--- AVAILABLE DATA ---

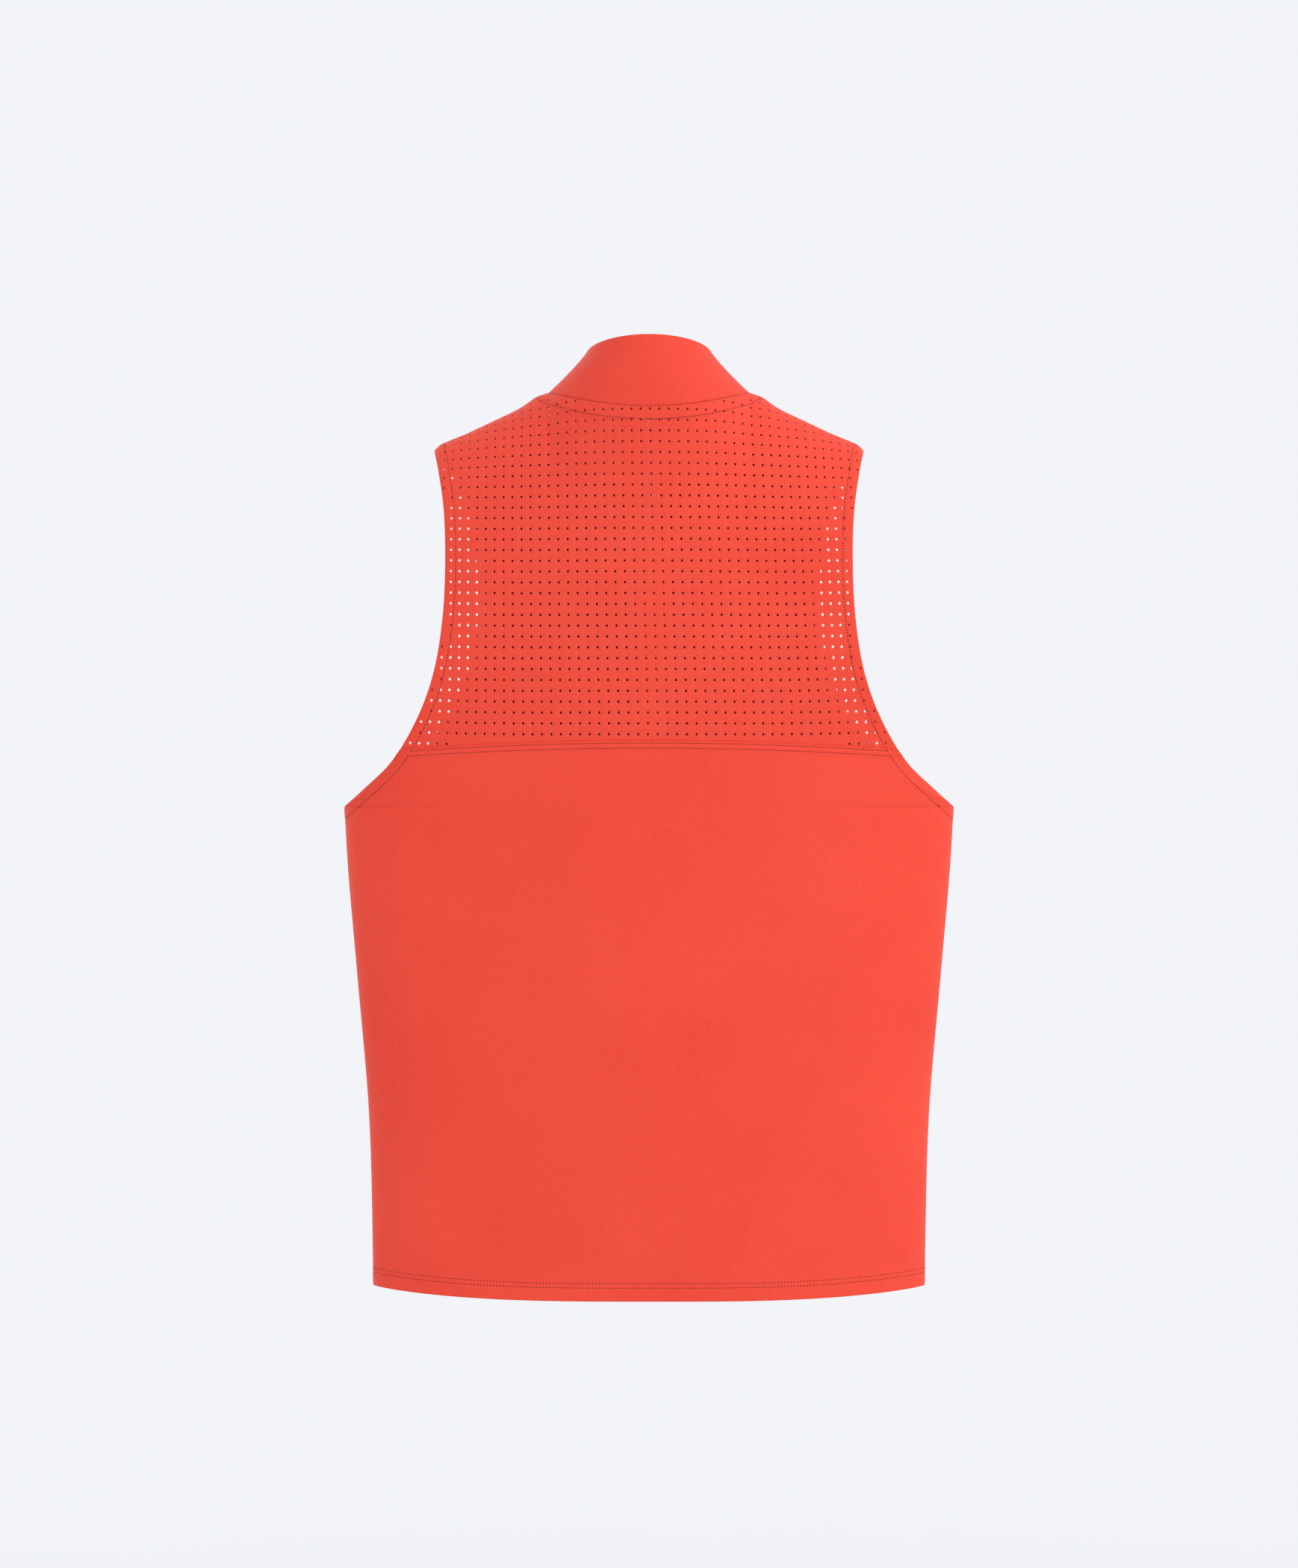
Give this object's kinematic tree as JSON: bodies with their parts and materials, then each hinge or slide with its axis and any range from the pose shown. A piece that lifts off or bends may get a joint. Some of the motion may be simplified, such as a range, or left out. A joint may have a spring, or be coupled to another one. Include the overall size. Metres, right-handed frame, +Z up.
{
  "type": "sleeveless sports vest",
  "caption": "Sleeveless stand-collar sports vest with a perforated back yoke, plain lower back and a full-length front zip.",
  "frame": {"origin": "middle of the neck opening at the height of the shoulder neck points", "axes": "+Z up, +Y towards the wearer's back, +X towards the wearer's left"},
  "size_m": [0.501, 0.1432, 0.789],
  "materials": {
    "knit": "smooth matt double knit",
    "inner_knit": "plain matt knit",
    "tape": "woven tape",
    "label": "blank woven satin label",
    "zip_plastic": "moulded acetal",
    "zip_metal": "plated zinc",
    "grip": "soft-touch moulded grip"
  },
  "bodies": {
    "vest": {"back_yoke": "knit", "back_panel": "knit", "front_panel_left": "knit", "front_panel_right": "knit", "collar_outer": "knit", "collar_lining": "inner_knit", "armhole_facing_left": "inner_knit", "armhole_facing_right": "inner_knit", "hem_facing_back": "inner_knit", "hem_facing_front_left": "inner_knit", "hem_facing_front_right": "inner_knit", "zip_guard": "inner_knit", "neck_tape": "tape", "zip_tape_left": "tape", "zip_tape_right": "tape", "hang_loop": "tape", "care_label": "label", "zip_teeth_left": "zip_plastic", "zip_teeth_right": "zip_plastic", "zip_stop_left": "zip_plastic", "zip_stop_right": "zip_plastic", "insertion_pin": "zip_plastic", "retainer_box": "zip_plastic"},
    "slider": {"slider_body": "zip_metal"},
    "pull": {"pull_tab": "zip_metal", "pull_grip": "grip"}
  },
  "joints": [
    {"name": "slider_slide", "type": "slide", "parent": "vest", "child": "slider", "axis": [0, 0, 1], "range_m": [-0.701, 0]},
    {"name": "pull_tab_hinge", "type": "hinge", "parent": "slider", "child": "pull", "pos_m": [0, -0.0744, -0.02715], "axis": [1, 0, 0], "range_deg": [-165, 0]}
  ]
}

---

→ TASK PROMPT: Copy out each line exactly.

→ THE RESULT:
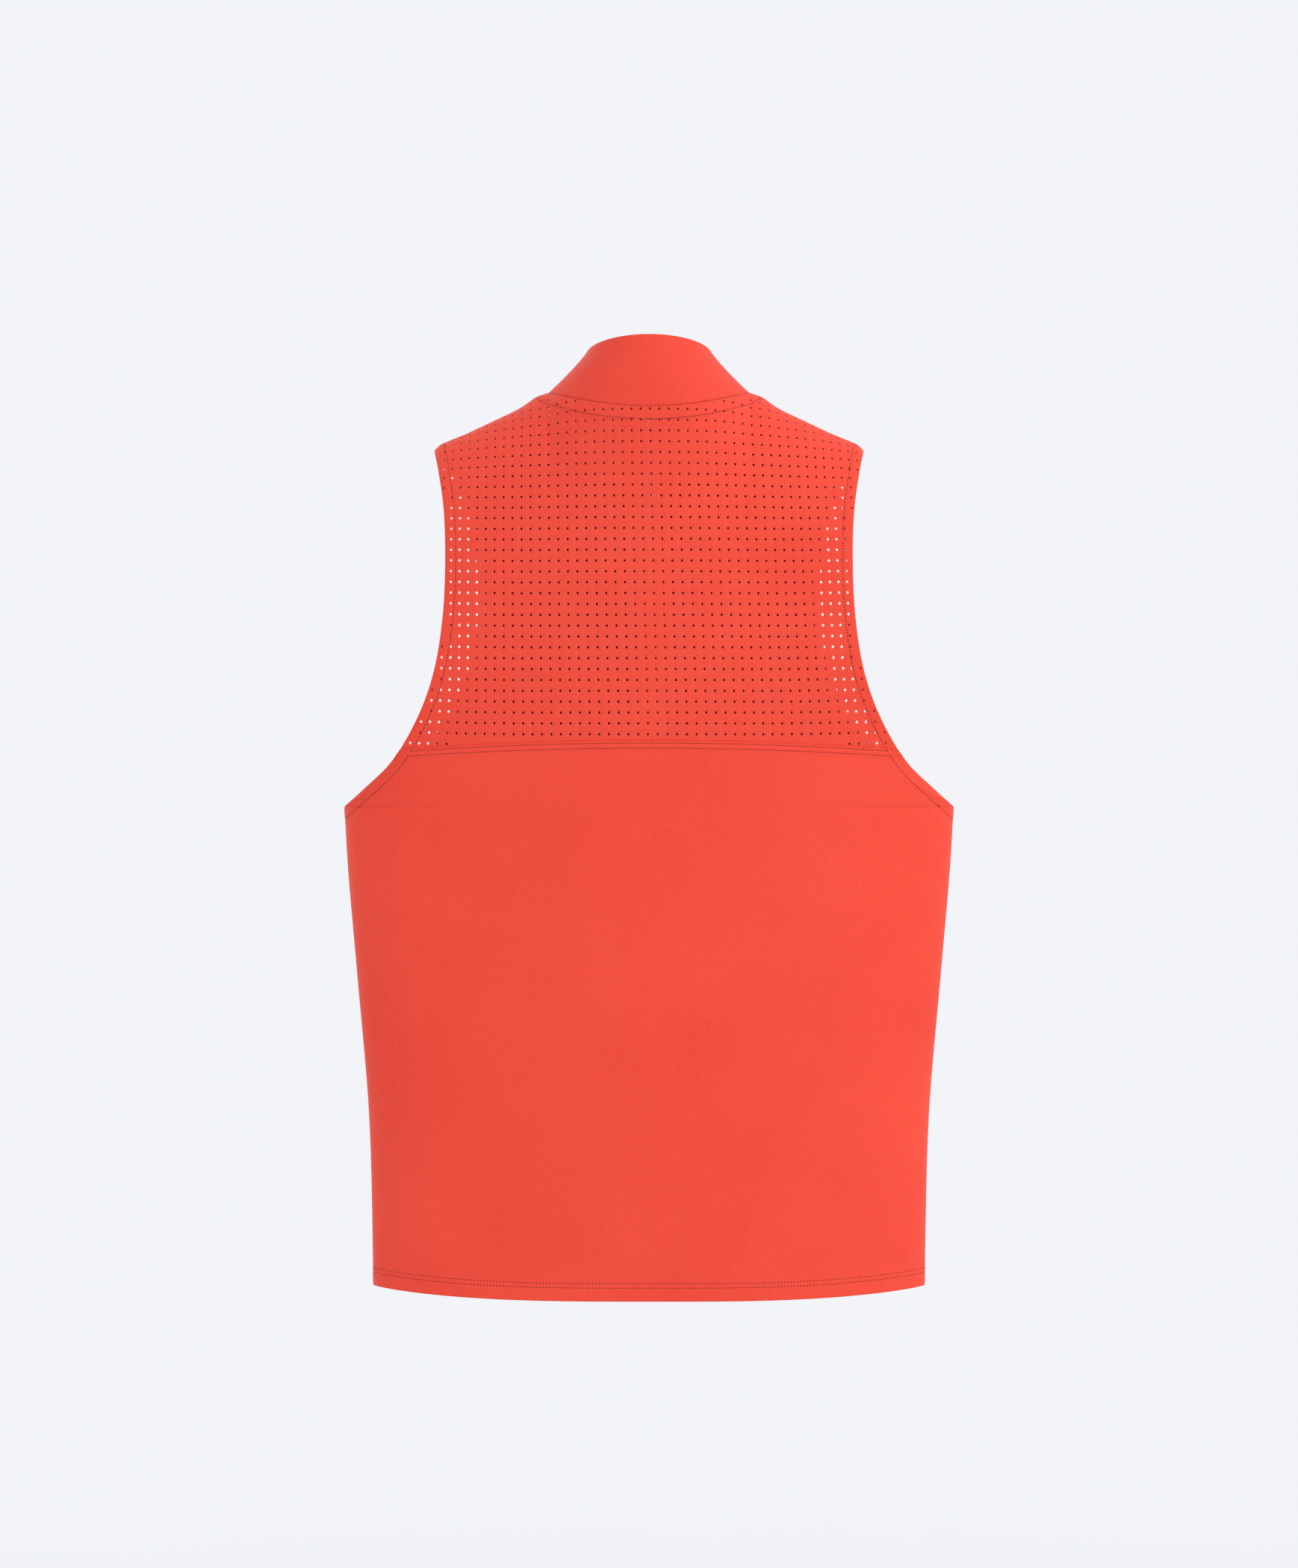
Give this object's kinematic tree as JSON: bodies with their parts and materials, then each hinge or slide with its axis and any range from the pose shown. A piece that lifts off or bends may get a joint. Some of the motion may be simplified, such as a range, or left out. A joint may have a spring, or be coupled to another one. Include the overall size. Metres, right-handed frame, +Z up.
{
  "type": "sleeveless sports vest",
  "caption": "Sleeveless stand-collar sports vest with a perforated back yoke, plain lower back and a full-length front zip.",
  "frame": {"origin": "middle of the neck opening at the height of the shoulder neck points", "axes": "+Z up, +Y towards the wearer's back, +X towards the wearer's left"},
  "size_m": [0.501, 0.1432, 0.789],
  "materials": {
    "knit": "smooth matt double knit",
    "inner_knit": "plain matt knit",
    "tape": "woven tape",
    "label": "blank woven satin label",
    "zip_plastic": "moulded acetal",
    "zip_metal": "plated zinc",
    "grip": "soft-touch moulded grip"
  },
  "bodies": {
    "vest": {"back_yoke": "knit", "back_panel": "knit", "front_panel_left": "knit", "front_panel_right": "knit", "collar_outer": "knit", "collar_lining": "inner_knit", "armhole_facing_left": "inner_knit", "armhole_facing_right": "inner_knit", "hem_facing_back": "inner_knit", "hem_facing_front_left": "inner_knit", "hem_facing_front_right": "inner_knit", "zip_guard": "inner_knit", "neck_tape": "tape", "zip_tape_left": "tape", "zip_tape_right": "tape", "hang_loop": "tape", "care_label": "label", "zip_teeth_left": "zip_plastic", "zip_teeth_right": "zip_plastic", "zip_stop_left": "zip_plastic", "zip_stop_right": "zip_plastic", "insertion_pin": "zip_plastic", "retainer_box": "zip_plastic"},
    "slider": {"slider_body": "zip_metal"},
    "pull": {"pull_tab": "zip_metal", "pull_grip": "grip"}
  },
  "joints": [
    {"name": "slider_slide", "type": "slide", "parent": "vest", "child": "slider", "axis": [0, 0, 1], "range_m": [-0.701, 0]},
    {"name": "pull_tab_hinge", "type": "hinge", "parent": "slider", "child": "pull", "pos_m": [0, -0.0744, -0.02715], "axis": [1, 0, 0], "range_deg": [-165, 0]}
  ]
}